HHM verzoeken de gedeputeerden van Holland het advies in de RvS onder de aandacht te brengen, in het volle vertrouwen dat er daarna geen verder twisten over dit huis zullen ontstaan.

24 Beaumont en Schaffer rapporteren conform de resolutie aan ambassadeur Guzzoni de akte te hebben afgegeven die door HHM is opgesteld ter informatie en als nader antwoord op hetgene Guzzoni op 23 feb. in de vergadering van HHM heeft meegedeeld inzake het ernstig aandringen door Oosterwyck bij de Signoria van Venetië op betaling van de beloofde financiële steun.
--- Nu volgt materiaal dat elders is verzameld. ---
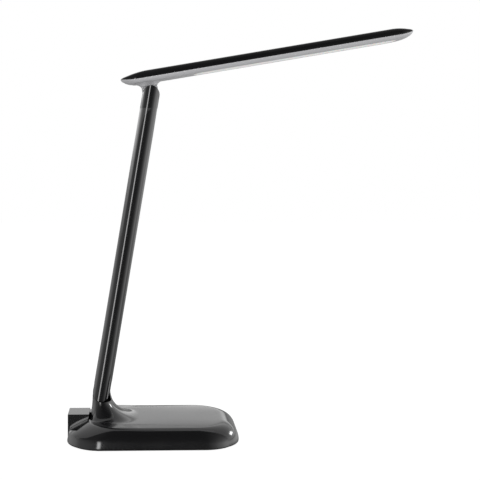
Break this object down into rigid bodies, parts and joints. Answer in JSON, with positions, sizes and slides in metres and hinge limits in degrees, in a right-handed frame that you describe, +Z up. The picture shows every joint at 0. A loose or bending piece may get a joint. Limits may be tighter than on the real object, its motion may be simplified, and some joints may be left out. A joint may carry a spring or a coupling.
{
  "type": "folding led desk lamp",
  "caption": "Desk lamp with a domed rounded base, a slim arm on a lower hinge and a long flat light head on an upper hinge, folding flat.",
  "frame": {"origin": "centre of the base's underside, on the desk, at rest", "axes": "+X to the front, where the head reaches over the desk; +Y to the lamp's left; +Z up"},
  "size_m": [0.3779, 0.12, 0.4484],
  "materials": {
    "gloss_black": "piano black, high gloss moulded ABS",
    "satin_black": "satin black moulded plastic",
    "rubber_black": "matt black rubber pad",
    "silver_grey": "silver-grey satin paint on moulded ABS",
    "milk_white": "milky diffusing acrylic, matt",
    "clear_acrylic": "clear acrylic light guide",
    "reflector_white": "white film",
    "circuit_green": "circuit board with green solder mask",
    "led_yellow": "phosphor-filled resin",
    "copper": "copper foil",
    "steel": "zinc-plated steel",
    "washer_white": "natural acetal washer",
    "cable_black": "black wire sleeve"
  },
  "bodies": {
    "base": {"base_cover": "gloss_black", "base_plate": "satin_black", "ballast_plate": "steel", "anti_slip_pad": "rubber_black", "port_block": "gloss_black", "dc_jack": "satin_black", "control_board": "circuit_green", "touch_sensor": "copper", "lower_hinge_bracket": "steel", "lower_pivot_shaft": "steel", "lower_friction_washers": "washer_white", "base_screws": "steel", "bracket_screws": "steel", "base_cable": "cable_black"},
    "arm": {"arm_shell_right": "gloss_black", "arm_shell_left": "gloss_black", "arm_stiffener": "steel", "arm_screws": "steel", "arm_cable": "cable_black"},
    "head": {"head_top_shell": "gloss_black", "head_bottom_shell": "silver_grey", "diffuser": "milk_white", "light_guide": "clear_acrylic", "reflector_sheet": "reflector_white", "led_board": "circuit_green", "led_chips": "led_yellow", "head_hinge_bracket": "steel", "upper_pivot_shaft": "steel", "upper_friction_washers": "washer_white", "head_screws": "steel", "head_cable": "cable_black"}
  },
  "joints": [
    {"name": "arm_tilt", "type": "hinge", "parent": "base", "child": "arm", "pos_m": [-0.0561, 0, 0.0516], "axis": [0, 1, 0], "range_deg": [-14.5, 80.5]},
    {"name": "head_tilt", "type": "hinge", "parent": "arm", "child": "head", "pos_m": [-0.00205, 0, 0.37461], "axis": [0, 1, 0], "range_deg": [-20, 109.16]}
  ]
}
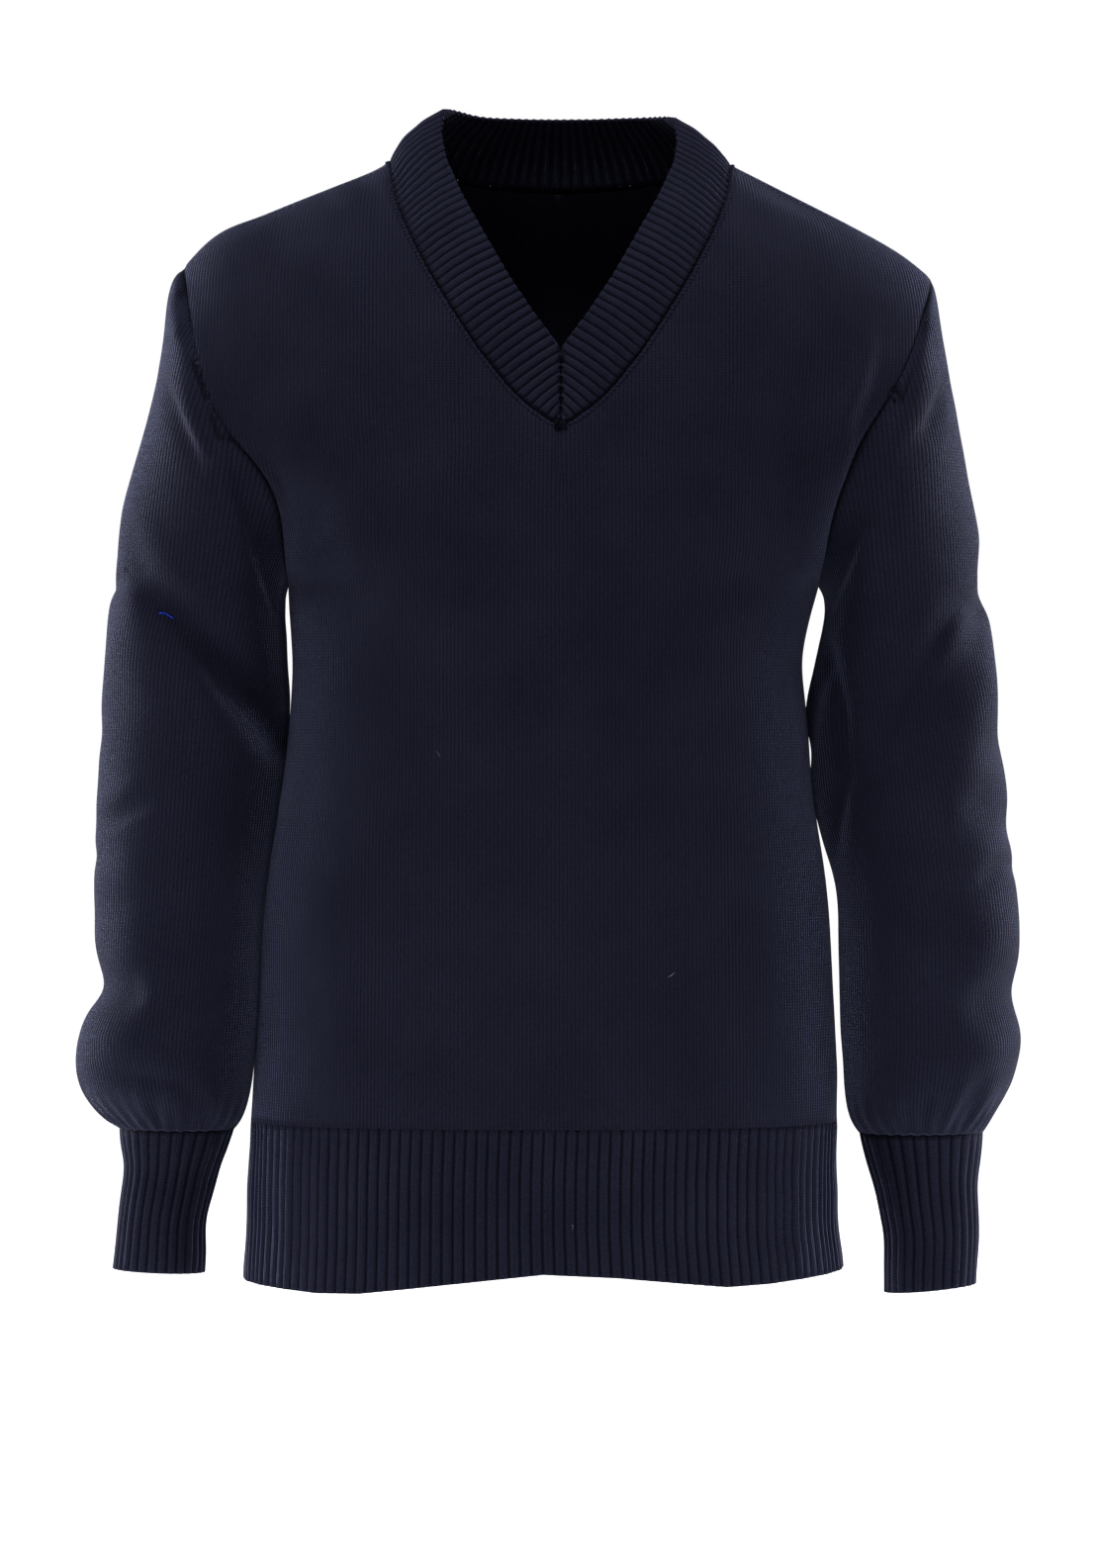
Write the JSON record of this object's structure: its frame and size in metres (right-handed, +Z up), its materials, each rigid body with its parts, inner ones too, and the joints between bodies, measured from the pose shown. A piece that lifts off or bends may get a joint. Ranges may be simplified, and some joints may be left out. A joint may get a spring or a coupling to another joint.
{
  "type": "school sweater",
  "caption": "Hollow V-neck pullover in its worn shape, plain knit with a ribbed neckband, ribbed cuffs and a ribbed welt.",
  "frame": {"origin": "middle of the neck opening, level with the top of the shoulder seams, where the garment is held when it is worn", "axes": "+Z up the body, -Y out of the front, +X towards the wearer's left arm"},
  "size_m": [0.4744, 0.1945, 0.597],
  "materials": {
    "plain_knit": "matte dark navy wool in a fine plain knit",
    "rib_knit": "matte dark navy wool in a rib knit"
  },
  "bodies": {
    "root": {"front_panel": "plain_knit", "back_panel": "plain_knit", "right_sleeve": "plain_knit", "left_sleeve": "plain_knit", "neckband": "rib_knit", "right_cuff": "rib_knit", "left_cuff": "rib_knit", "front_welt": "rib_knit", "back_welt": "rib_knit"}
  },
  "joints": []
}
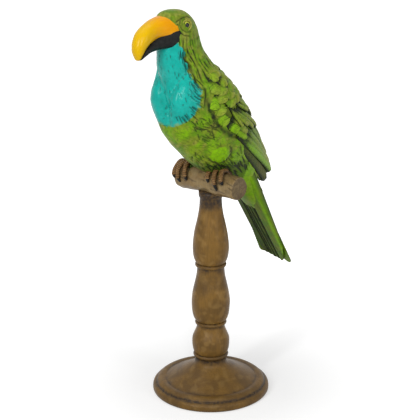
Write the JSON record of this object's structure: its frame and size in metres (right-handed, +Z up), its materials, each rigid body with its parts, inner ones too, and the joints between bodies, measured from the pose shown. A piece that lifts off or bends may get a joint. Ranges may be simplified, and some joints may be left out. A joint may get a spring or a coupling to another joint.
{
  "type": "toucan figurine",
  "caption": "Painted resin toucan standing on a log, on a turned post with a round moulded base; stands free on a shelf.",
  "frame": {"origin": "centre of the round base's underside", "axes": "+Z up along the turned post, -Y the way the bird looks, +X the bird's left, along the log"},
  "size_m": [0.122, 0.2133, 0.405],
  "materials": {
    "painted_resin": "hand-painted cast resin with a dark wash in the grooves and a satin varnish"
  },
  "bodies": {
    "root": {"toucan_figurine": "painted_resin"}
  },
  "joints": []
}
Daarnaast laten zij mondeling het antwoord van de ambassadeur op deze akte weten. Hij zou van Rantwyck die de vergadering op 23 feb. presideerde, hebben begrepen dat HHM de republiek van Venetië onder de huidige omstandigheden vrijstelde van de financiële bijstand. Deze akte zou dus met de woorden van Rantwyck in strijd zijn. Hij en zijn beide secretarissen, ook bij de audiëntie aanwezig, hadden dit antwoord van Rantwyck al aan hun principalen geschreven. Hij wilde hun daarom de genoemde akte met daarbij zijn aanbevelingen niet sturen, omdat dit slecht zou vallen. Het hard aandringen van HHM op financiële steun zou kunnen veroorzaken dat de republiek in Italië vrede zou sluiten, waarmee de huidige en vroegere toestand in Italië zou terugkeren, die ten grondslag lag aan de onderbreking van de financiële steun. Hij twijfelde er overigens niet aan of de republiek zou bij een volledig herstel van de vrede, het subsidie weer voortzetten.
Gedeputeerden van HHM zullen Guzzoni door middel van een nadere akte onder de aandacht brengen dat Venetië volgens de heldere tekst van de alliantie gehouden is de achterstallige subsidies te betalen. De ambassadeur zou de woorden van Rantwyck namens HHM te vrij hebben geïnterpreteerd. Zij verzoeken de ambassadeur daarom nogmaals om de afgegeven akte op een manier te gebruiken die de intentie van HHM op de allerbeste wijze overbrengt.

1 Deze resolutie is door een klerk ingeschreven in S.G. 55.